= Fred R. Sloan =

United States Air Force general

Fred R. Sloan is a retired major general in the United States Air National Guard and former Director of Air National Guard Forces and Air National Guard Assistant to the Commander of Air Combat Command, as well as Assistant Adjutant General of Wisconsin for the Air.

==Biography==
Sloan was born in Milwaukee, Wisconsin and graduated from Marquette University High School in 1966. He would graduate from the University of Wisconsin-Madison in 1970 with a B.A. in Psychology.

==Career==
Sloan joined the Wisconsin Air National Guard in 1971 and entered pilot training at Laughlin Air Force Base. He would acquire more than 6,000 hours flying in a Convair C-131 Samaritan, Lockheed T-33 Shooting Star, Cessna T-37 Tweet, Northrop T-38 Talon, Convair F-102 Delta Dagger, Cessna O-2 Skymaster, Cessna A-37 Dragonfly, Fairchild Republic A-10 Thunderbolt II, and General Dynamics F-16 Fighting Falcon.
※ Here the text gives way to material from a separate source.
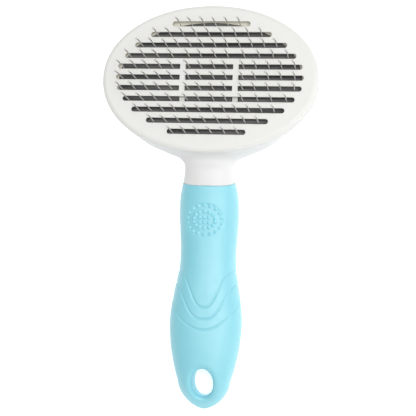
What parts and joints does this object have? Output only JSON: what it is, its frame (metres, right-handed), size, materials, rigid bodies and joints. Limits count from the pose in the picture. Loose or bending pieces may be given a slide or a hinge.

Awards he has received include the Legion of Merit, the Meritorious Service Medal, the Air Force Commendation Medal, the Air Force Achievement Medal, the Air Force Outstanding Unit Award with three oak leaf clusters, the Armed Forces Reserve Medal with hourglass device, the National Defense Service Medal, the Small Arms Marksmanship Ribbon with service star, and the Air Force Training Ribbon.